Jayalalitha had caused half of Madras to be blocked to traffic to facilitate the smooth passage of Sudhakaran's wedding procession. Karunanidhi, for his part, instructed the police to ensure that the traffic down Oliver Road -- a one-way thoroughfare which houses his home -- was not blocked because of the VIP wedding.

If the first marriage was arranged for Kanimozhi by her parents, the second one was love through literature. The couple started communicating when Aravindan thought of publishing some of Kanimozhi's poems in Singapore. A literary meet later brought Aravindan to Madras. The two met, embarked on a relationship that has now fructified into wedlock.

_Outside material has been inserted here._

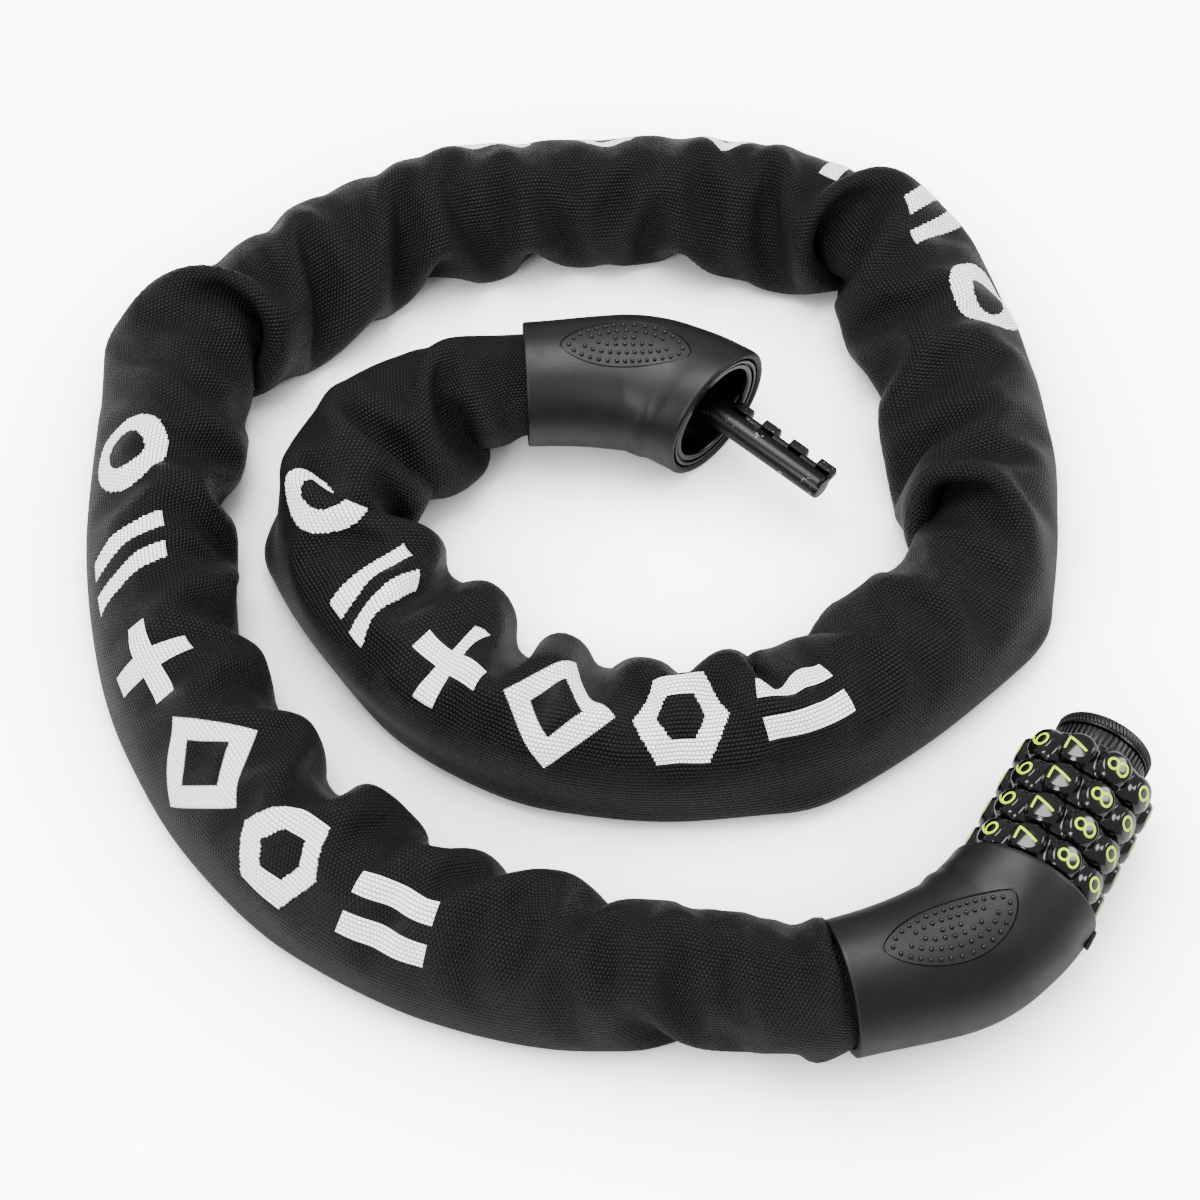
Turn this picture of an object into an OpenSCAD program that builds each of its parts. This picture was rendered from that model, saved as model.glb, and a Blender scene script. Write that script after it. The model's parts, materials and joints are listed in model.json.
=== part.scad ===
// Combination chain lock: a square-link chain in a woven sleeve, with a dial head on
// one end and a shank head on the other. The chain lies on a table in a loose spiral.
// Both heads share one local frame: origin at the middle of the mouth, +X out of the
// mouth along the lock axis, the chain leaving on the +Y side.

/* [Heads] */
// Outer diameter of a cover at its collar, where the sleeve enters
collar_od = 32; // [29:0.5:40]
// Outer diameter of a cover around its bend
bend_od = 33.5; // [30:0.5:41]
// Outer diameter of a cover at its mouth
mouth_od = 37; // [35:0.5:46]
// Wall thickness of the covers
cover_wall = 2.4; // [1.6:0.1:2.6]
// Radius of the bend's centreline
bend_radius = 28; // [24:1:36]
// Length of the straight part between the bend and the mouth
mouth_run = 6; // [5:0.5:12]
// Length of the straight part between the bend and the collar's end
collar_run = 24.5; // [22:0.5:32]
// Thickness of the soft grip pads
grip_thickness = 0.8; // [0.5:0.1:1.2]
// Length of a grip
grip_length = 34; // [24:1:36]
// Width of a grip
grip_width = 15.2; // [10:0.5:17]

/* [Dials] */
// Outer diameter over the lobes
dial_od = 34.5; // [32:0.5:42]
// Distance from one dial to the next
dial_pitch = 9; // [8:0.25:11]
// Width of one dial along the axis
dial_width = 8.6; // [7:0.1:8.6]
// Outer diameter of the code rings inside the dials
code_ring_od = 20; // [18:0.5:22]
// Outer diameter of the reset ring and the end cap
knob_od = 23.4; // [21:0.2:25]
// Length of the reset ring
reset_ring_length = 4.6; // [4:0.2:7]
// Thickness of the end cap
end_cap_thickness = 3; // [2.5:0.1:4.5]

/* [Shank] */
// Diameter of the shank
shank_d = 6.5; // [5.5:0.25:7.5]
// Length of the shank outside the cover's mouth
shank_reach = 34.5; // [34:0.5:38]
// Height of the teeth above the shank's surface
tooth_height = 3.3; // [2.6:0.1:3.5]
// Length of one tooth along the shank
tooth_length = 5.2; // [4.6:0.1:5.4]
// Thickness of the teeth
tooth_thickness = 2.8; // [2:0.1:3]
// Depth of the cup around the shank
cup_depth = 9.5; // [9:0.5:12]
// Inner diameter of the cup
cup_id = 26; // [25.5:0.5:26.5]

/* [Chain and sleeve] */
// Side of the square bar that the links are bent from
bar = 6; // [4:0.5:6.5]
// Inner length of a link
link_inner_length = 24; // [20:1:30]
// Inner width of a link
link_inner_width = 9.6; // [9.4:0.1:10]
// Free play along the chain at each end of a flat link
link_slack = 2; // [1.8:0.1:2.4]
// Diameter of the pins that hold the end links
chain_pin_d = 6; // [4:0.5:6.5]
// Width of the sleeve where it lies loose
sleeve_width = 36; // [31:0.5:42]
// Height of the sleeve where it lies loose
sleeve_height = 28; // [26.5:0.5:34]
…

True to the traditions of Dravida politics, the actual ceremony was as laid down by the late 'Periyar' E V Ramaswamy Naicker. No priests, no vedic chanting -- merely an exchange of garlands before the assembled guests.

With so little of spectacle to recommend the actual ceremony, it was perhaps inevitable that most guests had eyes only for the presence, and visibly active involvement, of Madras Mayor and Karunanidhi's son M K Stalin. Kanimozhi, it must be pointed out, is Karunanidhi's daughter through his second wife, Rajathi. His first wife is now no more, and Mu Ka Muthu, her sole surviving son, was very much among those present. Interestingly, it was Muthu's orchestrated promotion to rival the late M G Ramachandran in Tamil filmdom that contributed largely to the split in the DMK and the formation of the AIADMK in 1972.

Family sources indicate that Kanimozhi will settle down in Singapore with her husband and his mother. And that, in turn, scotches persistent rumours of her imminent entry into politics. Kanimozhi had actively canvassed for the DMK in the 1989 assembly poll which brought the party back to power in the state after 13 years in the political wilderness. However, to be fair to Kanimozhi, she went out of her way to distance herself from the family's political fiefdom, confining her activities to literature and journalism (till she resigned a couple of months back, she was a sub-editor with The Hindu).

Friends close to the Karunanidhi clan describe her as a warm and friendly person without the airs one would expect from a person of her background -- one not above taking an autorickshaw home after work or at the end of some literary function.

Of late, she has also appeared on television, mostly on the family-owned Sun TV network, as part of literary programmes and women-oriented discussions. She also conducted a quiz programme in connection with the Independence Day Golden Jubilee, this one for Vijay TV.

And early indications are that it is literature and television that will occupy her time in Singapore as well -- whatever time remains after running her husband's household, that is.